▸ **YOUR TASK**
All lines in which the word "object" occurs are to be extracted.

───── ENTRIES PROVIDED ─────

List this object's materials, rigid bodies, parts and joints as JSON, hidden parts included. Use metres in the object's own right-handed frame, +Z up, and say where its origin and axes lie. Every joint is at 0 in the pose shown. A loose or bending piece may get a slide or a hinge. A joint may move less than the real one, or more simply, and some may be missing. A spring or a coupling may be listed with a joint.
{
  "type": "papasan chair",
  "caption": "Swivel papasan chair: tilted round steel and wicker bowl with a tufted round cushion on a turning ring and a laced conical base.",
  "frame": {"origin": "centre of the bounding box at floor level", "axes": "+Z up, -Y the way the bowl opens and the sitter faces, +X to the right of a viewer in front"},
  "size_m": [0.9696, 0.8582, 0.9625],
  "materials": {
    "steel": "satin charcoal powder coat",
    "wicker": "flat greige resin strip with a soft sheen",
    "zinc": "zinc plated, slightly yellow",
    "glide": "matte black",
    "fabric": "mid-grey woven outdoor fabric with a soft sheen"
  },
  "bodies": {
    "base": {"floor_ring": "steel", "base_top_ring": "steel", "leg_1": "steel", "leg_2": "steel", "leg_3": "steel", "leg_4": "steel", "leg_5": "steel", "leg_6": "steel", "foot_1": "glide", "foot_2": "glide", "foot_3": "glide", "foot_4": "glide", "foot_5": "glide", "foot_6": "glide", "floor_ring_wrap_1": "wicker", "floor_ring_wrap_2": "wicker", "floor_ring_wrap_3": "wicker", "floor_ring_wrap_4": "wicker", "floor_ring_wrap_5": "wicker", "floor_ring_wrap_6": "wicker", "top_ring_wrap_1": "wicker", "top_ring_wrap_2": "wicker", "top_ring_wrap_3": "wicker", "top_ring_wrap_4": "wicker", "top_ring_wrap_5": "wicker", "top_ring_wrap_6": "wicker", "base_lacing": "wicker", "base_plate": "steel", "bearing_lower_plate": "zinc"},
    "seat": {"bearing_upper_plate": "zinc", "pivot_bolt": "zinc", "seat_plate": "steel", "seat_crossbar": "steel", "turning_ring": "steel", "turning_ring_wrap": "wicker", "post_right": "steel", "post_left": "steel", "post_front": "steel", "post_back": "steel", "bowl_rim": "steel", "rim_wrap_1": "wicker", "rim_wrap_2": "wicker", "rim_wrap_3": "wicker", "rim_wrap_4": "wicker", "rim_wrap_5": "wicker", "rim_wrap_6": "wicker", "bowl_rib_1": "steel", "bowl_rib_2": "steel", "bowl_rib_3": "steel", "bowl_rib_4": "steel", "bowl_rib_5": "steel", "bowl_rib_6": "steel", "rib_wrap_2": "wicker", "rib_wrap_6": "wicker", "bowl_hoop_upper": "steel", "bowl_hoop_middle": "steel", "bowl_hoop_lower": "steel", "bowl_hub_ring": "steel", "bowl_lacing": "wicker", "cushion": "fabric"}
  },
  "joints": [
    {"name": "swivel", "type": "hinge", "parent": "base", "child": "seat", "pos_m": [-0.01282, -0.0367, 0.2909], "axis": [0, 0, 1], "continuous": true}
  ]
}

─────
───── ENTRIES PROVIDED ─────

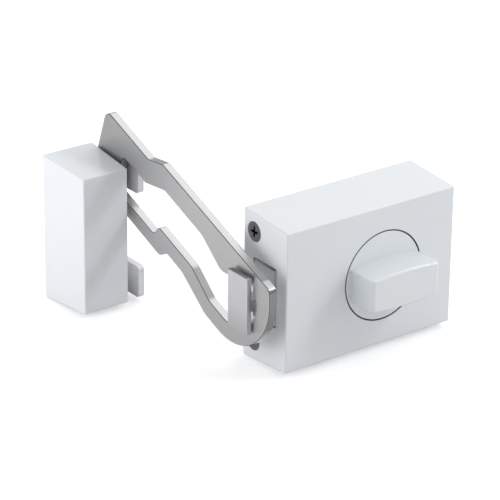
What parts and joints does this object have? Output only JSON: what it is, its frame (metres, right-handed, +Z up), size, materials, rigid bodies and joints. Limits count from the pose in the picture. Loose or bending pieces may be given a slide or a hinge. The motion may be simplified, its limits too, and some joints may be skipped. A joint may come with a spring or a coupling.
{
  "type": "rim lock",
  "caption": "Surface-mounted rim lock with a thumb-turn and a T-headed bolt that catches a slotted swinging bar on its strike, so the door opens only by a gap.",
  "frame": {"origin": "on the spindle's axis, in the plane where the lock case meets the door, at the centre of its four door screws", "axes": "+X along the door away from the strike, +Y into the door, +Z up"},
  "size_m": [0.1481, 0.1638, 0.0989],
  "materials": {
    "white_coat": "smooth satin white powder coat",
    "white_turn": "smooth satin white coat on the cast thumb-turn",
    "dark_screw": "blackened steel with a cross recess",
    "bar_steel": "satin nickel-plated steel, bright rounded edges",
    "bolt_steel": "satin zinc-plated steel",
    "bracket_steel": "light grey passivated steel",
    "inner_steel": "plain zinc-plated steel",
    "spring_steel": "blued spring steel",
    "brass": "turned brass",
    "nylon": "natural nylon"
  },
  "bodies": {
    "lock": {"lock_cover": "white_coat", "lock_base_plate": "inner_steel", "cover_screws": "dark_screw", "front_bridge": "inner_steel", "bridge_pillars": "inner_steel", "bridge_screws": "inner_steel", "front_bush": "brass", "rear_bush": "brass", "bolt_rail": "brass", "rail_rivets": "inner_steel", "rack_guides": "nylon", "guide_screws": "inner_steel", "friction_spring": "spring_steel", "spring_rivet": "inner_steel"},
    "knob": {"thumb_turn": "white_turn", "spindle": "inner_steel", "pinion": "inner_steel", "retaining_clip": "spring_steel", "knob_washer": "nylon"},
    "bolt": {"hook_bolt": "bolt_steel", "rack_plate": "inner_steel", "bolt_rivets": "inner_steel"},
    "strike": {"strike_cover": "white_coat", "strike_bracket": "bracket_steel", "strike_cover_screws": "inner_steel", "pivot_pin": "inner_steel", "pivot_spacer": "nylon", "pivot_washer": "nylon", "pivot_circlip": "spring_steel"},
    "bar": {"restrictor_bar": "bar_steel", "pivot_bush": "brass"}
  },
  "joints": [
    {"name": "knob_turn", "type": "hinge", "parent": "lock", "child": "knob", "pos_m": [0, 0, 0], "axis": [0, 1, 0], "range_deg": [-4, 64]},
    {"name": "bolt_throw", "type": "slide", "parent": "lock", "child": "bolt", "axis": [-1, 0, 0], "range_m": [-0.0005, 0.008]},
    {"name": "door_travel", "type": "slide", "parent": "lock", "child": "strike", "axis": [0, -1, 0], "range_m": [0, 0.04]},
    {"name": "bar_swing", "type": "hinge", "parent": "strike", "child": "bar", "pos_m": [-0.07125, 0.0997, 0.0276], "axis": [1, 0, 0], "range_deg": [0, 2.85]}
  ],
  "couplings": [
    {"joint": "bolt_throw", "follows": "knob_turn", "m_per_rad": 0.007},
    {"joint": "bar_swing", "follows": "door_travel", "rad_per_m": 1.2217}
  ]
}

─────

▸ **EXERCISE RESULT**
List this object's materials, rigid bodies, parts and joints as JSON, hidden parts included. Use metres in the object's own right-handed frame, +Z up, and say where its origin and axes lie. Every joint is at 0 in the pose shown. A loose or bending piece may get a slide or a hinge. A joint may move less than the real one, or more simply, and some may be missing. A spring or a coupling may be listed with a joint.
What parts and joints does this object have? Output only JSON: what it is, its frame (metres, right-handed, +Z up), size, materials, rigid bodies and joints. Limits count from the pose in the picture. Loose or bending pieces may be given a slide or a hinge. The motion may be simplified, its limits too, and some joints may be skipped. A joint may come with a spring or a coupling.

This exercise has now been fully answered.